Especially for summer it smells so good, kind of like coconut and other things i cant quite explain it, but you should check it out next time your in a dept. store or something!
:]

And also do yiou know places that offer samples of perfume? Sorry if thats stupid, but I guess you just get them with purchases?


----------



## Christina983 (Apr 9, 2006)

i got this alst week. i really like it. it smells soo goo. ive goten alot of complients while wearing it.


----------



## kaliraksha (May 29, 2006)

Eeep I joined the boat, I bought it two days ago to be my summer scent... I was stuck between that and SJP- Lovely... but I really wanted just a summer scent... so this was it for me =)


----------



## Parishoon (May 30, 2006)

Quote:

   Originally Posted by *xsnowwhite* 
_Anyone else seen it yet?
this is definitely a new favorite of mine!
Especially for summer it smells so good, kind of like coconut and other things i cant quite explain it, but you should check it out next time your in a dept. store or something!
:]

And also do yiou know places that offer samples of perfume? Sorry if thats stupid, but I guess you just get them with purchases? 
_

 
i have the bubble card sample, it was nice, a bit different than I would have expected it to smell (a good different).  I usually get them at the dept store, I sniff around and ask questions, then ask if I can get a couple to try at home, usually (esp. if it's an older SA) I get heaps of samples, more if I buy something.......and then there's ebay.  I bought samples of lolita lempicka L b/c the counter didn't have any (it smells  so rich)


----------



## 2talll4u (Jun 1, 2006)

Sephora is great for giving samples, they will give you up to three (the actual stores) Some of the sephora's are even nice enough to give you the little tester tube with the sprayer on it.  I hate the little bubble jars with the foam in it....reminds me of nail polish remover.

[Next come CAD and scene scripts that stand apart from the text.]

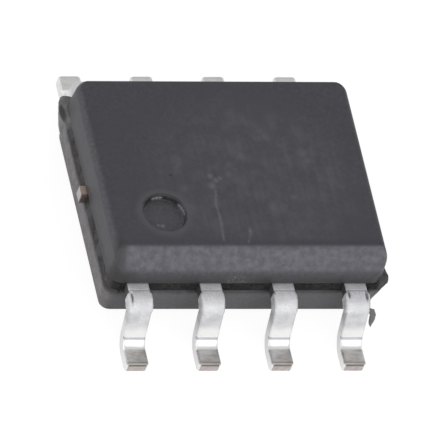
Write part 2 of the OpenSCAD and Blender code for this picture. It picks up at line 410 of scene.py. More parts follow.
def resin_walls(n, walls):
    """Below the top face the skin is coarser and is painted paler, as painted light: the walls for the
    light from the sides, and the lower half for the light from the table below, most of all at the lower
    ends.
    """
    grain = n.ramp(n.grain, 0.32, 0.68)
    n.paint(n.times(walls, 0.8), n.mix(grain, LIT_WALL_DARK, LIT_WALL_LIGHT))
    lower = n.fall(n.z, BAND_BOTTOM - 0.06, BAND_BOTTOM - 0.01)
    n.paint(lower, n.mix(grain, TABLE_LIT_DARK, TABLE_LIT_LIGHT))
    mottles = n.noise(7.0, 4.0, 0.6, shift=(0, 1.0, 4.0))
    lit_low_end = n.mix(n.ramp(mottles, 0.36, 0.62), TABLE_LIT_END_DARK, TABLE_LIT_END)
    n.paint(n.times(lower, n.ends, 0.85), lit_low_end)

    # the chamfer looks sanded, with a coarser and paler grain
    sand = n.noise(8.0, 5.0, 0.62, shift=(5.0, 2.0, 0))
    sanded = n.mix(n.ramp(sand, 0.34, 0.66), CHAMFER_DARK, CHAMFER_LIGHT)
    n.paint(n.times(chamfer_mask(n), 0.92), sanded)


def resin_shades(n):
    """Painted shade: a dark streak at the front left corner, dark lips along the parting band, and a
    darkening front.
    """
    corner = n.near_segment((LEFT + 0.14, FRONT + 0.42), (LEFT + 0.08, FRONT + 0.08), 0.17)
    corner = n.times(corner, n.ramp(n.z, BAND_TOP - 0.04, BAND_TOP - 0.01),
                     n.ramp(n.clouds, 0.2, 0.6, 0.6, 1.0), 0.85)
    n.paint(corner, LIP_SHADE)
    corner_shadow = n.near_point((LEFT + 0.20, FRONT + 0.10, BAND_TOP - 0.02), 0.50)
    n.paint(n.times(n.ramp(corner_shadow, 0.0, 0.6), 0.9), LIP_SHADE)

    gap = n.size(n.minus(n.z, BAND_MIDDLE))
    gap = n.plus(gap, n.times(n.noise(6.0, 4.0, 0.7, shift=(0, 2.0, 5.0)), 0.34))
    gap = n.minus(gap, n.times(n.ends, 0.05))
    lips = n.fall(gap, LEAD_T / 2 + 0.13, LEAD_T / 2 + 0.31, 0.9)
    lips = n.times(lips, n.minus(1.0, flush_mask(n)), n.minus(1.0, n.times(gate_mask(n), 0.9)))
    n.paint(lips, LIP_SHADE)

    # painted shade: the front wall darkens from the chamfer down to the parting band
    front_shade = n.times(n.ramp(n.y, FRONT + 0.12, FRONT + 0.05),
                   n.fall(n.z, BAND_TOP + 0.02, TOP - CHAMFER_DROP + 0.04),
                   n.ramp(n.z, BAND_TOP - 0.03, BAND_TOP - 0.01),
                   n.ramp(n.clouds, 0.25, 0.6, 0.75, 1.0), 0.93)
    n.paint(front_shade, FRONT_SHADE)


def resin_front_marks(n):
    """The chip beside lead 4 is pale, and pale crumbs lie between the middle leads."""
    n.paint(n.fall(n.y, FRONT - 0.13, FRONT - 0.09, 0.85), CHIP_GREY)
    crumbs = n.ramp(n.near_point((-0.2, FRONT + 0.03, BAND_TOP + 0.05), 0.30), 0.1, 0.6)
    n.paint(n.times(crumbs, n.ramp(n.speck, 0.53, 0.60)), CRUMB)


def recess_masks(n):
    """1 on the wall of the round recess, on its rim and on its floor."""
    offset = n.vector("SUBTRACT", n.vector("MULTIPLY", n.mm, (1, 1, 0)), (*RECESS, 0))
    distance = n.vector("LENGTH", offset)
    above = recess_height(n)
    wall = n.times(n.ramp(distance, RECESS_R - 0.085, RECESS_R - 0.05),
                   n.fall(distance, RECESS_R, RECESS_R + 0.03), above)
    rim = n.times(n.ramp(distance, RECESS_R - 0.02, RECESS_R + 0.02),
                  n.fall(distance, RECESS_R + 0.03, RECESS_R + 0.16), above)
    return wall, rim, n.times(n.fall(distance, RECESS_R - 0.10, RECESS_R - 0.06), above)


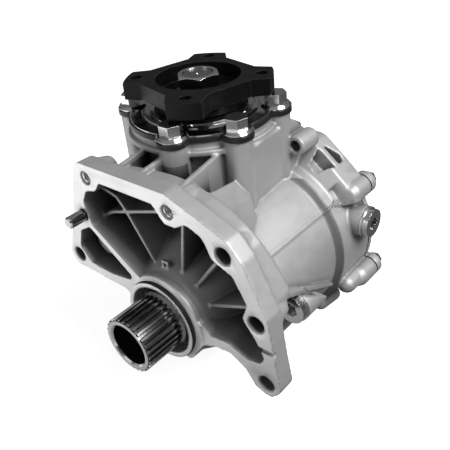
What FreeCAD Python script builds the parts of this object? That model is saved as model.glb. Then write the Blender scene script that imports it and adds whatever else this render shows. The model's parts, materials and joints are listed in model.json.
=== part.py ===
import FreeCAD, Part
import Sketcher
import math
import os
from FreeCAD import Vector, Rotation, Placement

# Transverse power transfer unit: hollow splined input shaft along Y, output flange facing up along Z.
# Origin: input axis in the plane of the mating face. The housing lies on the +Y side of that face.

doc = FreeCAD.newDocument("transfer_case")
sheet = doc.addObject("Spreadsheet::Sheet", "Sizes")

SIZES = {
    # Shared fits
    "run_clearance": 0.05,
    "bolt_clearance": 0.5,
    # Mating plate
    "plate_thickness": 13.0,
    "plate_corner": 7.0,
    "mount_thread_radius": 4.25,
    "mount_hole_radius": 5.5,
    "mount_chamfer": 0.9,
    "mount_thread_depth": 18.0,
    "mount_hole_depth": 20.0,
    "corner_boss_end": 26.0,
    "dowel_radius": 4.5,
    "dowel_length": 26.0,
    "dowel_stand": 14.0,
    "dowel_step": 0.05,
    "dowel_neck": 0.3,
    "dowel_neck_width": 1.0,
    "wall": 5.5,
    "bell_depth": 52.0,
    "bell_front_radius": 118.0,
    "mount_boss_radius": 9.0,
    "mount_boss_end": 24.0,
    "bracket_start": 131.0,
    "bracket_reach": 79.0,
    "bracket_lean": 50.0,
    "window_depth": 12.0,
    "bracket_foot_radius": 67.0,
    "bracket_foot_slope": 1.2,
    "ear_boss_radius": 7.6,
    "ear_boss_start": 121.0,
    "ear_boss_end": 142.0,
    "ear_thread_radius": 4.25,
    "ear_thread_depth": 17.0,
    "gusset_thickness": 3.2,
    "gusset_height": 46.8,
    "gusset_slope": 0.55,
    "web_offset": 7.5,
    "cavity_depth": 41.0,
    "pocket_depth": 24.0,
    "rib_thickness": 3.6,
    "cavity_rib_thickness": 2.8,
    "cavity_rib_crest": 12.0,
    "vent_groove_length": 18.0,
    "vent_groove_width": 3.4,
    "vent_groove_depth": 2.2,
    "pocket_boss_radius": 11.0,
    "pocket_boss_start": 11.0,
    "tab_width": 7.0,
    "tab_thickness": 3.0,
    "tab_height": 10.0,
    "tab_hole_radius": 1.3,
    # Nose and hub round the input shaft
    "nose_reach": 6.0,
    "nose_radius": 30.1,
    "nose_bore": 26.5,
    "nose_base_radius": 32.6,
    "ring_cord": 1.4,
    "ring_groove_start": 5.2,
    "ring_groove_width": 3.0,
    "hub_front_radius": 33.0,
    "hub_rear_radius": 50.0,
    # Barrel about the input axis
    "barrel_radius": 63.5,
    "barrel_end": 119.6,
    "rear_radius": 67.9,
    "rear_start": 123.4,
    "joint_plane": 162.0,
    "chamber_radius": 58.0,
    "chamber_rear_radius": 62.0,
    "chamber_start": 70.0,
    "parting_angle": 37.1,
    "parting_start": 42.0,
    "parting_width": 0.9,
    "parting_gap": 1.1,
    "parting_stand": 0.7,
    "parting_foot_width": 6.0,
    # Output axis and tower
    "output_offset": 33.1,
    "output_distance": 91.9,
    "tower_radius": 46.5,
    "tower_foot": 16.0,
    "tower_toe": 14.0,
    "tower_rim_radius": 54.6,
    "tower_rim_thickness": 4.4,
    "tower_rim_top": 105.4,
    "tower_collar_radius": 51.5,
    "tower_top": 110.6,
    "column_radius": 10.0,
    "column_thread_depth": 20.0,
    "cup_bore_radius": 36.0,
    "cup_floor": 62.0,
    "cup_floor_bore": 29.0,
    # Retainer stack
    "gasket_thickness": 3.4,
    "gasket_overhang": 1.0,
    "retainer_thickness": 1.4,
    "retainer_edge_radius": 51.8,
    "retainer_ring_radius": 41.0,
    "retainer_ring_height": 1.0,
    "retainer_hub_radius": 37.2,
    "retainer_hub_height": 2.0,
    "retainer_wall": 2.0,
    "retainer_bolt_circle": 53.5,
    "retainer_ear_radius": 10.2,
    "bolt_shank": 5.0,
    "bolt_grip": 24.0,
    "bolt_flange_radius": 11.2,
    "bolt_flange_height": 2.0,
    "bolt_hex_flats": 14.0,
    "bolt_hex_height": 7.4,
    # Output flange
    "flange_top": 138.8,
    "flange_thickness": 12.0,
    "flange_radius": 53.0,
    "flange_waist": 37.5,
    "flange_waist_angle": 24.0,
    "flange_lug_angle": 34.0,
    "flange_bolt_circle": 45.0,
    "flange_hole_radius": 4.25,
    "flange_turn": 31.8,
    "dish_radius": 30.5,
    "dish_depth": 11.0,
    "nut_seat_radius": 20.0,
    "nut_seat_depth": 13.5,
    "flange_hub_radius": 31.5,
    "flange_hub_end": 119.0,
    "sleeve_radius": 25.0,
    "pinion_spline_radius": 14.0,
    "washer_thickness": 2.5,
    "washer_radius": 18.0,
    "nut_flats": 28.0,
    "nut_height": 13.0,
    "stud_radius": 11.0,
    "stud_stand": 1.0,
    # Pinion
    "mesh_height": 34.0,
    "ring_teeth": 36.0,
    "pinion_teeth": 14.0,
    "tooth_addendum": 1.3,
    "tooth_dedendum": 1.9,
    "tooth_share": 0.34,
    "tooth_tip_share": 0.62,
    "tooth_inner": 44.0,
    "tooth_outer": 51.0,
    "pinion_tooth_length": 13.0,
    "tooth_root_spread": 0.25,
    "tooth_sink": 0.4,
    "neck_radius": 11.0,
    "journal_radius": 17.5,
    "head_bearing_height": 18.0,
    "tail_bearing_height": 15.0,
    "sleeve_gap": 5.0,
    # Input shaft
    "spline_reach": 36.0,
    "spline_radius": 20.5,
    "spline_root": 19.1,
    "spline_root_share": 0.56,
    "spline_tip_share": 0.36,
    "spline_count": 28.0,
    "spline_length": 30.0,
    "bore_radius": 15.25,
    "seal_journal": 21.5,
    "shaft_journal": 23.0,
    "shaft_body": 22.0,
    "shaft_end": 173.0,
    "front_bearing_start": 16.0,
    "bearing_width": 17.0,
    "race_inset": 1.5,
    "race_share": 0.24,
    "race_taper": 0.10,
    "roller_inset": 2.4,
    "roller_clearance": 0.75,
    "roller_pitch": 1.9,
    "bearing_radius": 34.0,
    "rear_bearing_start": 142.0,
    "input_seal_start": 3.0,
    "seal_width": 8.0,
    "seal_lip": 1.2,
    "output_seal_width": 10.0,
    "output_seal_lip": 1.4,
    # Ring gear
    "ring_face": 107.0,
    "ring_thickness": 9.0,
    "ring_outer": 53.0,
    "ring_inner": 33.0,
    "carrier_radius": 48.0,
    "carrier_thickness": 8.0,
    "ring_bolt_circle": 40.5,
    "ring_bolt_count": 10.0,
    "ring_bolt_radius": 4.0,
    "ring_bolt_head": 6.5,
    "ring_bolt_head_height": 5.0,
    "ring_thread_depth": 7.0,
    # Rear cover
    "cover_thickness": 7.0,
    "cover_hub_radius": 41.0,
    "cover_hub_reach": 24.0,
    "cover_nose_radius": 33.0,
    "cover_nose_end": 178.0,
    "cover_gasket_thickness": 0.8,
    "cover_bolt_circle": 74.0,
    "cover_boss_radius": 9.0,
    "cover_boss_length": 16.0,
    "cover_boss_tail": 20.0,
    "cover_boss_tail_radius": 1.0,
    "cover_bolt_count": 6.0,
    "cover_bolt_angle": 37.0,
    "cover_bolt_shank": 4.0,
    "cover_thread_depth": 19.0,
    "cover_bolt_length": 24.0,
    "cover_skirt_radius": 8.0,
    "cover_skirt_height": 1.4,
    "cover_hex_flats": 10.0,
    "cover_hex_height": 5.5,
    "rear_seal_radius": 28.0,
    # Plugs and breather
    "plug_radius": 11.0,
    "plug_head": 4.5,
    "plug_thread_radius": 8.5,
    "plug_thread_length": 11.0,
    "plug_socket_flats": 10.0,
    "plug_socket_depth": 7.0,
    "plug_washer_thickness": 1.6,
    "plug_boss_radius": 12.0,
    "filler_face": 78.0,
    "filler_distance": 149.0,
    "filler_height": 23.0,
    "drain_face": 52.0,
    "drain_across": 68.2,
    "drain_height": 1.8,
    "drain_boss_end": 80.0,
    "drain_thread_depth": 15.0,
    "drain_passage_radius": 4.0,
}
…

Also someone else on here said that Hot smells like B&BW Brown Sugar & Fig....and that smells pretty yummy.


----------



## kaliraksha (Jun 1, 2006)

After wearing it the past few days it has no lasting power on me... I've never had this problem with other perfumes but it may just be my chemistry.


----------



## IslandGirl77 (Jun 7, 2006)

I got this as sample with my Sephora order. I love the way it smells, but it to had no lasting power.


----------



## kaliraksha (Jun 8, 2006)

Quote:

   Originally Posted by *IslandGirl77* 
_I got this as sample with my Sephora order. I love the way it smells, but it to had no lasting power._

 
I agree with you completely. This was an impulse buy and although I love the smell I regret spending 45 dollars on it. I'm going to stick to eau de parfum =(


----------



## LinzBelle (Jun 9, 2006)

Quote:

   Originally Posted by *IslandGirl77* 
_I got this as sample with my Sephora order. I love the way it smells, but it to had no lasting power._

 
I agree, It smells really good, but doesn't last.  I wish the industry would stop making cheap purfume. The stuff that lasts generally appears in plain packaging and is very expensive.  I think they target the shopoholic 18-35 group with the flashy packaging and initial great smell.


----------



## IslandGirl77 (Jun 16, 2006)

Well, I'm happy that I just got a sample and didn't go out and buy the whole bottle. I have Ralph, and that one seems to stay on.


----------